- Contributed by
- conniemattock
- People in story:
- Connie Mattock (nee......)
- Location of story:
- Gloucester
- Background to story:
- Royal Air Force
- Article ID:
- A6891555
- Contributed on:
- 11 November 2005
2049974
When World War II was declared I was still at school, fifteen years old. Further education was the furthest thought in my mind. I was determined that when I reached the age where I could enlist, the Women’s Royal Air Force was for me. I enlisted in June 1941 and the exciting day when I could report was October 1941 and I was to report to Gloucester. When I arrived there it was to join forty or so other girls, some were drafted as they were older and a few of us were volunteers. Volunteers had four days to think over their enlistment, if they thought it was a mistake to enlist, they were given a railway ticket to return home.
Most of the next week was spent being kitted out with a uniform and all the other things deemed necessary to turn a 17½ year old civilian into a useful member of the WAAF. We were even given a sort of sewing kit — called a “Hussif” with needles and thread and any other useful sewing aids. Some of the girls had a good weep, missing their families already, the others just got to work familiarising themselves with the rules and regulations which were to control our lives for the foreseeable future.
On the sixth day at Gloucester we were taught how to pack all that we owned into our kit bags and we were off by train to Morecambe on the Lancashire coast. Here we were billeted with civilian families, provided with food and lodgings. I was lucky, in a very comfortable billet sharing a bedroom with one other girl and our landlady was a wonderful cook. Good job too, the PE sessions on the sea front every day certainly gave us huge appetites. Our 8 weeks here changed us from a sloppy lot of misfits into a squadron of smart members of the Women’s Air Force. Once we had “passed out” we were all sent off to wherever our trades were to be taught. I had to report to “Cranwell” the RAF College to be trained in my chosen trade which was a teleprinter operator. This was also my first experience of sharing a hut with 29 other WAAF’s and learning to manage with a bed space of about 4 yards square, and any modesty was soon lost. There were no curtains, in fact, no privacy at all!
Our training started the first day — we marched to school to take a course four months long. To enable the school to train maximum numbers we worked 2 months days and two months nights. Almost before we knew it, we were qualified and then sent to our first station. Mine was Yoxhill, a small aerodrome in Lincolnshire where I could slowly learn the other aspects of my trade, i.e. the distribution of signals, learning to send them on the printers was the easy part, I now had to learn what went where. It was also my first experience of actually living on a station. Once you get to know the regulations that we all had to live by, everything slotted into place. Apart from my job, there were all sorts of off duty activities. There was always a cinema, a dance, a concert, a gym. Then other stations, army and RAF within a few miles, always sent invitations for 40 or so WAAF to go to a dance on their station. An NCO went with us to supervise and we usually had a supper provided, all in all we were never short of something to do in the evening, it was made easy for us to fit in. I was here at Yoxhill for about 10 months and then I was moved to Aston Down, an OTU where pilots were in training and one had to go through all the settling in routine again. When a posting came through it was always interesting to get out and about when off duty, and this particular part of the world was very pretty and so very peaceful. The war seemed far away, until you looked around on camp and saw all the trappings of our war effort.
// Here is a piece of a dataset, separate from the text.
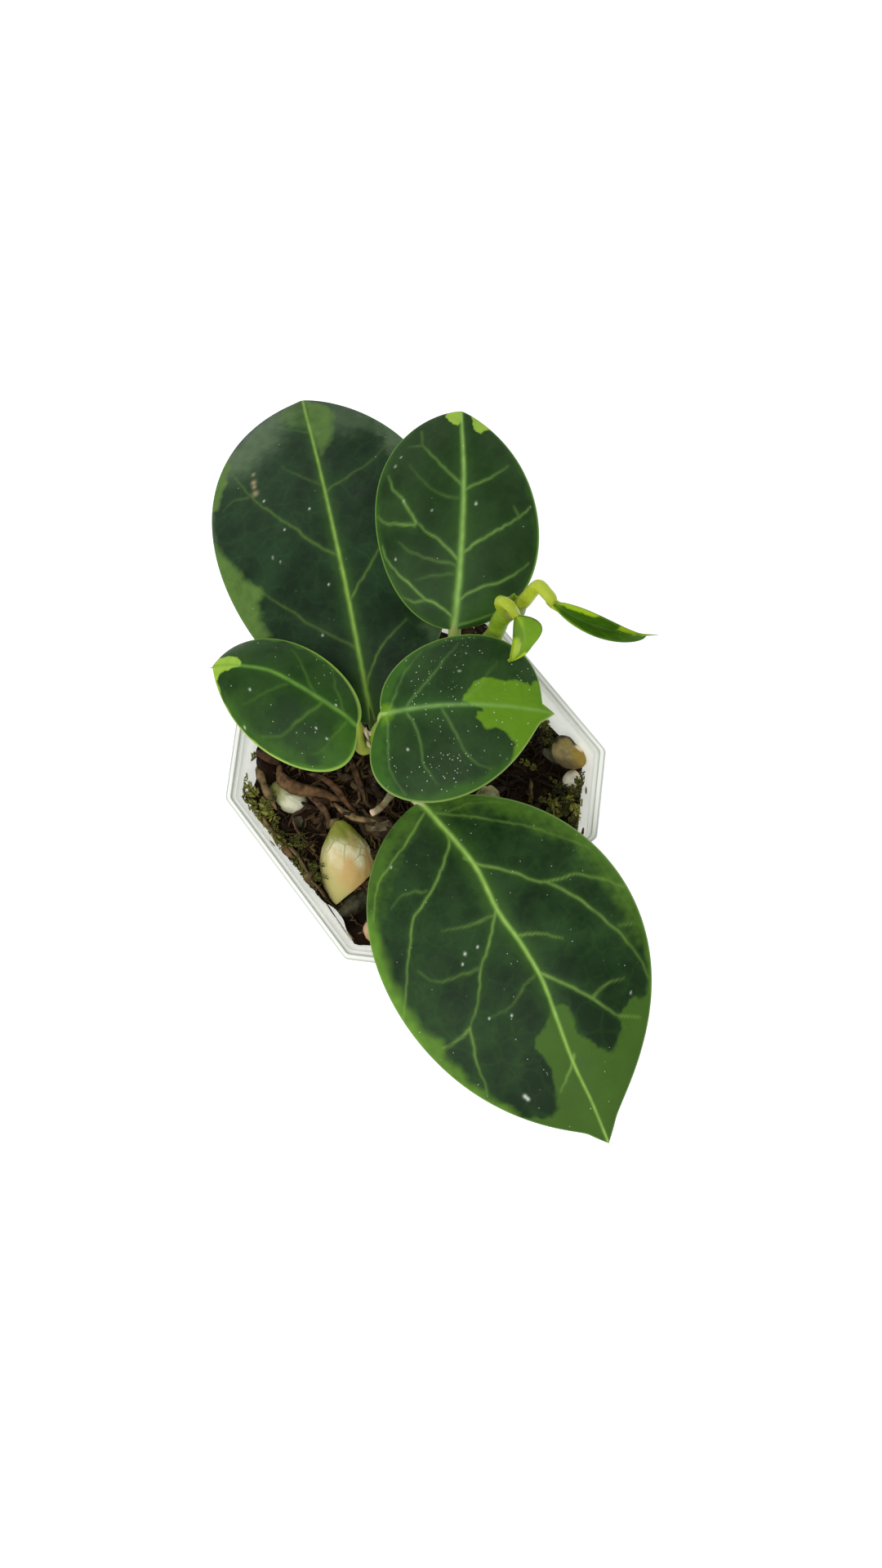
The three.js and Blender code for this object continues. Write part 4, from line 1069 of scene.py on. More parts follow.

My next move was to Coastal Command to North Coates and the beautiful home of Lord and Lady Londesborough. We had taken over about ¾ of this lovely home and turned it into a small signals unit. The little church had been adapted to an ops room, and we actually had bedrooms — no huts for 30!! We even had permission to play the golf course belonging to our hosts. We missed some of the advantages of a regular station like the cinema, gym, NAAFI, dances, concerts, but it was well worth it to live so comfortably. I was here for about a year and then moved to my last station — Netheravon. This was one of the stations very involved with D Day as it was where the gliders trained and flew from for the landings. This was a really busy posting, and a good area with Stonehenge within a few miles, Salisbury Cathedral a bus ride away and the small market town of Amesbury. As we always worked shift work, when we had our days off we could always find something to visit, and of course, now I was back on a regular station the facilities of cinema, dancing etc were available, life settled down again.
We were aware of the preparations for D Day. Aircraft towing gliders were in our skies day after day, and standing anywhere on Salisbury Plain there was armour of every kind as far as the eye could see, and of course our signals section was busy 24 hours a day. After the excitement and success of D Day we were extra busy for a time, and then as our troops advanced, we slowed down considerably and before we knew it, another year had gone and all the talk was of demob. I had made some very good friends over the years, and I had lost some good friends as well. We had to learn to cope with these times, but once our Air Force adventure was coming to an end, the memories often came alive. I look back on my years in the RAF with satisfaction and pride. The RAF is still “my” service, and the men who served were brave and took on the Luftwaffe in a way that one had to admire and applaud.
In no time at all I found myself on a train from Manchester trying to prepare myself mentally, at least, for the next phase of my life — but that’s another story!!!